- [Task prompt] Print again only this span: the line with "on the floor", the line with "bpy.context.scene.collection.objects.link(empty)", and all lines between them, exactly as given.
## BEGIN
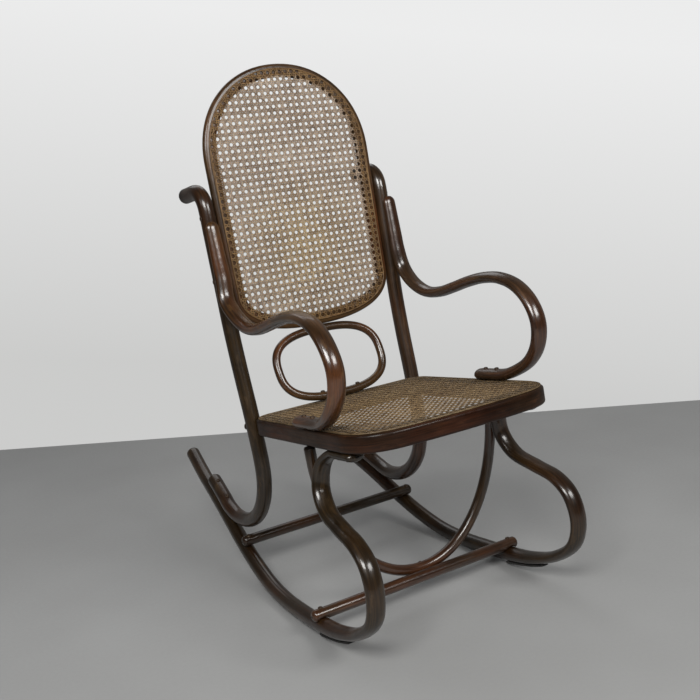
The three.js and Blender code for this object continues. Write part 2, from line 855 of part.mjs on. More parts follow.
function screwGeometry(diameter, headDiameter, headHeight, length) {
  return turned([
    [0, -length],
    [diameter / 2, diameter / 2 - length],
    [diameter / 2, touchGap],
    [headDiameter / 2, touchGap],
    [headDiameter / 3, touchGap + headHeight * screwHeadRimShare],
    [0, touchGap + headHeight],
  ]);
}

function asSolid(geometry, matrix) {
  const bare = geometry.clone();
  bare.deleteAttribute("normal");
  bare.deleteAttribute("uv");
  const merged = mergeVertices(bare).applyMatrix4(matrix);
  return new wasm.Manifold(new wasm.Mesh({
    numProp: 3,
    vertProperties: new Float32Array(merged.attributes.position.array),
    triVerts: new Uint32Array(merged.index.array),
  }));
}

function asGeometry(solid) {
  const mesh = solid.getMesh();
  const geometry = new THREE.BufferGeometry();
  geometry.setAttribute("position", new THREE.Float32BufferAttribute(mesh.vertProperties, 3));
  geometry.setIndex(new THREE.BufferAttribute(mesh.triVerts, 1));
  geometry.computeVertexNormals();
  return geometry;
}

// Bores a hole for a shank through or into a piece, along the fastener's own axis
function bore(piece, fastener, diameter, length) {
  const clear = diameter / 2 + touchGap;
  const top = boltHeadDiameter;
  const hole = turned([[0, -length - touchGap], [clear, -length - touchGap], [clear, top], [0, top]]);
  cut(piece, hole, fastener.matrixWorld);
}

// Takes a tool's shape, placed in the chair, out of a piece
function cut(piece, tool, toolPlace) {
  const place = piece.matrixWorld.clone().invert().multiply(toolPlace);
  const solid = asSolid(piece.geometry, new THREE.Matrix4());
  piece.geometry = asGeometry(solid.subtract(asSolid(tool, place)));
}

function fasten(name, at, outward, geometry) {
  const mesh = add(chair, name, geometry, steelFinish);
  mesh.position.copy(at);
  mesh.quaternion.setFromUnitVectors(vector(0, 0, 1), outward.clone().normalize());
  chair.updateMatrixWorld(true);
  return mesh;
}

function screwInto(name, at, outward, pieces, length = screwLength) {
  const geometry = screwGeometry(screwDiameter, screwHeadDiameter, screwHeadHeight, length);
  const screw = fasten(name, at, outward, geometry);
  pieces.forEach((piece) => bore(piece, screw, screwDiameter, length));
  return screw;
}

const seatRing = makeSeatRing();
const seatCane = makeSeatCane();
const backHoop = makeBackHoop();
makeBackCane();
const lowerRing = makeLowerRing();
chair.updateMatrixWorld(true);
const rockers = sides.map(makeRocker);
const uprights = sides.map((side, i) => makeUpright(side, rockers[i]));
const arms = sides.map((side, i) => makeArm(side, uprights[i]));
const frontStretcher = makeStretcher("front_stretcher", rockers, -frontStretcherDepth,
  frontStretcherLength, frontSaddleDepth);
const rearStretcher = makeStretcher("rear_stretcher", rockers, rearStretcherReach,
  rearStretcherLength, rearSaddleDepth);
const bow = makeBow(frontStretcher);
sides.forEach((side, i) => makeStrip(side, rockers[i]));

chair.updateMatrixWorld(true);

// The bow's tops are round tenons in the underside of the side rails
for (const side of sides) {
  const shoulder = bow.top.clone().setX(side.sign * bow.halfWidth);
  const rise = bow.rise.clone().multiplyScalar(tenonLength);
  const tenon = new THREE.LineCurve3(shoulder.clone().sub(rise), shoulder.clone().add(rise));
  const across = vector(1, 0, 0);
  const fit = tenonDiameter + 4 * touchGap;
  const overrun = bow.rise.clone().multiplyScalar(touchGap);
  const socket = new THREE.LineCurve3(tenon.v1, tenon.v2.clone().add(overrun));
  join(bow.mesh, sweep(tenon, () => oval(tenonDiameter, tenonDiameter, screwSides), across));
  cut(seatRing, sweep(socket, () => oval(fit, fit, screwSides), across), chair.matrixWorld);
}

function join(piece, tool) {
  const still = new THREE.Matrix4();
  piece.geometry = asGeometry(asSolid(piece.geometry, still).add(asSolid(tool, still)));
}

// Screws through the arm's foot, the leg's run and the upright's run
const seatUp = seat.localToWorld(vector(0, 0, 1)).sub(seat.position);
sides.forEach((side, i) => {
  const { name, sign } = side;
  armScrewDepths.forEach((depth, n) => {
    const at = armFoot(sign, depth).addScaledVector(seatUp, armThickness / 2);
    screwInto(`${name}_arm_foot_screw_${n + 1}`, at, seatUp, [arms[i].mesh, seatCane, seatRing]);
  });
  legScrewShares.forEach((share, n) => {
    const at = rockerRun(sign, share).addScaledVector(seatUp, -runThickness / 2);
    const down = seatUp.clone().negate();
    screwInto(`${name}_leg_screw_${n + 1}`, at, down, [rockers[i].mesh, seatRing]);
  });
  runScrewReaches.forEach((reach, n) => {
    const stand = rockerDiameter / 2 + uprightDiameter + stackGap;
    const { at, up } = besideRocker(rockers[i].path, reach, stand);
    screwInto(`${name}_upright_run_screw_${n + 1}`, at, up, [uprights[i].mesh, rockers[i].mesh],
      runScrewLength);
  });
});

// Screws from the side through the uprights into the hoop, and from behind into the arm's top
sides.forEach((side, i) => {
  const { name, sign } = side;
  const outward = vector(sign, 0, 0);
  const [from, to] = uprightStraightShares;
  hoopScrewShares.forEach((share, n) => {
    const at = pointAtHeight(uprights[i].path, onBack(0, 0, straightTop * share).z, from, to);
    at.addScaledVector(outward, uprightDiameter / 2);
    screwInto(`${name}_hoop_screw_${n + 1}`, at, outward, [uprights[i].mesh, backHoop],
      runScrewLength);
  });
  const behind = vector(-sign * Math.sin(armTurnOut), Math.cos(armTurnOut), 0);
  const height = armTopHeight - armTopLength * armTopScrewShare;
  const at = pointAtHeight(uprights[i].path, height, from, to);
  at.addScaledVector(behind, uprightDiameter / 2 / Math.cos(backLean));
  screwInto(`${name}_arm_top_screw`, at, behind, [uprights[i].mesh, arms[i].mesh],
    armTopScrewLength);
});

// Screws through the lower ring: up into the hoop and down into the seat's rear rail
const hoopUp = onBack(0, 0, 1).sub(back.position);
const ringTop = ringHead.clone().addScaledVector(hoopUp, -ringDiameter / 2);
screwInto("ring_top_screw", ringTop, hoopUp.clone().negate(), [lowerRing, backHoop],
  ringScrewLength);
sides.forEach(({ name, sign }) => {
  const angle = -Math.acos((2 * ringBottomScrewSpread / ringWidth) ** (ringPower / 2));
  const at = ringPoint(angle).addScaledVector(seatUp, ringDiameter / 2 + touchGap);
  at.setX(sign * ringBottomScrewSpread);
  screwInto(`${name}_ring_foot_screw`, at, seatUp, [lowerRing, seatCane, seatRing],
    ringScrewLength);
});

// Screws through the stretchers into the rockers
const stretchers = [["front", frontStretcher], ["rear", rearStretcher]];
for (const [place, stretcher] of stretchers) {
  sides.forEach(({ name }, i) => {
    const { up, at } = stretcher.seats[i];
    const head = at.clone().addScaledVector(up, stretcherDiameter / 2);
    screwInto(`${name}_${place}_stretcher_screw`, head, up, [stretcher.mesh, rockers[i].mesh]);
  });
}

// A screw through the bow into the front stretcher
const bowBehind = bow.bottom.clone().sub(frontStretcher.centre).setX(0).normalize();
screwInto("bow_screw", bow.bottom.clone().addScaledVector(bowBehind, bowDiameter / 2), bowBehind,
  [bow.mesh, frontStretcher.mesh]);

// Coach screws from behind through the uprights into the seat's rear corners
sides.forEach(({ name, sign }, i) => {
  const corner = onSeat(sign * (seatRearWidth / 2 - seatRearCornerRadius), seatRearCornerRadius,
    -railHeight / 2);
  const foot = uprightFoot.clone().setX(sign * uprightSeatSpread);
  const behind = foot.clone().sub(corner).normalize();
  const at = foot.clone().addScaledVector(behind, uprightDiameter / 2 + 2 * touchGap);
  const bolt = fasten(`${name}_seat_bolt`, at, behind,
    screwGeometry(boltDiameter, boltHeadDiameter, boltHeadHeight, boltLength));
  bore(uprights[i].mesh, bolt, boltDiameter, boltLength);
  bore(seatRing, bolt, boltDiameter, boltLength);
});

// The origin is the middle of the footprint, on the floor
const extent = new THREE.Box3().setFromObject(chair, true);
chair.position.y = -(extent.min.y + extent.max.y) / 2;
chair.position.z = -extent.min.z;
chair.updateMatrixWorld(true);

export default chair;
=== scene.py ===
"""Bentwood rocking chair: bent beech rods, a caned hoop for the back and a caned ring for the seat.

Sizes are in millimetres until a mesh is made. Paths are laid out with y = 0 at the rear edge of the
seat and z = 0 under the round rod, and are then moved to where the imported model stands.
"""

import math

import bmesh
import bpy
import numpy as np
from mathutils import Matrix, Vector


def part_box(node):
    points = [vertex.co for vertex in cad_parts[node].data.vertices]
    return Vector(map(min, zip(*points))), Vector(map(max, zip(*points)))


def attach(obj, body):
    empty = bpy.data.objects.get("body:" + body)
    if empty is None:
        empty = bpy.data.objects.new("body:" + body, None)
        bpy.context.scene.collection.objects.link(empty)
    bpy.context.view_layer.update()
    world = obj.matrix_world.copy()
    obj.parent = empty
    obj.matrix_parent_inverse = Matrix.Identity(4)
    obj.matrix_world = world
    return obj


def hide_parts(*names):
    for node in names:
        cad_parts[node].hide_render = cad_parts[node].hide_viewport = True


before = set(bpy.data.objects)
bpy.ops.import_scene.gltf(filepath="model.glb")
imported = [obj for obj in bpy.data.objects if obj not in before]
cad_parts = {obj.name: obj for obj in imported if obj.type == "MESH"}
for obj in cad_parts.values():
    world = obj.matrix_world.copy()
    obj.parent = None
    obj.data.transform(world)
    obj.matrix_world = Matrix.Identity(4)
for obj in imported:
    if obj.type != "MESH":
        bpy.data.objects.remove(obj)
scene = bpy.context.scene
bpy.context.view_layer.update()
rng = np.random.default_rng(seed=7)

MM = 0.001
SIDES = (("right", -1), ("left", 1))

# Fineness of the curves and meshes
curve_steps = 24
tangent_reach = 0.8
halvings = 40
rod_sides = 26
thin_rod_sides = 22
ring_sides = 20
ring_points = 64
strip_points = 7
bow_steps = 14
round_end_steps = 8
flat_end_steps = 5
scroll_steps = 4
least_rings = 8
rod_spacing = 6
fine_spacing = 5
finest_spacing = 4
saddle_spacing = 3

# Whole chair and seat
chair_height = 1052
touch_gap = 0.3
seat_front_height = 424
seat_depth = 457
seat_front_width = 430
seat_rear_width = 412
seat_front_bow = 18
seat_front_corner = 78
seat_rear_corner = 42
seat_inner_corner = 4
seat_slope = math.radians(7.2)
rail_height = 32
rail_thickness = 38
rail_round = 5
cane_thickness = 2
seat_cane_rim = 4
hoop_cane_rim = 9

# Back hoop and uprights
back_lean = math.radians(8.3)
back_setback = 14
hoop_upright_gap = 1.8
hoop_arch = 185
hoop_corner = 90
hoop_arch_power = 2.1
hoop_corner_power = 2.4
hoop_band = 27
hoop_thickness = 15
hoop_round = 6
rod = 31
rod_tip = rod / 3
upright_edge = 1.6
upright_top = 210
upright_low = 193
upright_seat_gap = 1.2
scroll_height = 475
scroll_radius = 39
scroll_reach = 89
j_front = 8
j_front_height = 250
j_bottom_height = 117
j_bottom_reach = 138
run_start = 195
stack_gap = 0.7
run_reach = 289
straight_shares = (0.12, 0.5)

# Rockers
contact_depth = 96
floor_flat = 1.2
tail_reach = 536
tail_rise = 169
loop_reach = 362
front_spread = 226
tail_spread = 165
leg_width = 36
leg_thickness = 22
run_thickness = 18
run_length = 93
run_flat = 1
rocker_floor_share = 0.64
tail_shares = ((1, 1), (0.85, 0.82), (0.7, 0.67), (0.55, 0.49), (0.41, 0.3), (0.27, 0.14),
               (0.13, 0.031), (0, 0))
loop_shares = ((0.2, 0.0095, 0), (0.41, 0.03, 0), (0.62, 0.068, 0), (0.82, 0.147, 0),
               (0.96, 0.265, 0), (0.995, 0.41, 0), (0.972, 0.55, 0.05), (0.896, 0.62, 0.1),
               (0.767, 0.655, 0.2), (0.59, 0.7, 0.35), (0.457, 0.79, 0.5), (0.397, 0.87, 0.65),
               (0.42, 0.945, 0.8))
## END
- [Result below]
// The origin is the middle of the footprint, on the floor
const extent = new THREE.Box3().setFromObject(chair, true);
chair.position.y = -(extent.min.y + extent.max.y) / 2;
chair.position.z = -extent.min.z;
chair.updateMatrixWorld(true);

export default chair;
=== scene.py ===
"""Bentwood rocking chair: bent beech rods, a caned hoop for the back and a caned ring for the seat.

Sizes are in millimetres until a mesh is made. Paths are laid out with y = 0 at the rear edge of the
seat and z = 0 under the round rod, and are then moved to where the imported model stands.
"""

import math

import bmesh
import bpy
import numpy as np
from mathutils import Matrix, Vector


def part_box(node):
    points = [vertex.co for vertex in cad_parts[node].data.vertices]
    return Vector(map(min, zip(*points))), Vector(map(max, zip(*points)))


def attach(obj, body):
    empty = bpy.data.objects.get("body:" + body)
    if empty is None:
        empty = bpy.data.objects.new("body:" + body, None)
        bpy.context.scene.collection.objects.link(empty)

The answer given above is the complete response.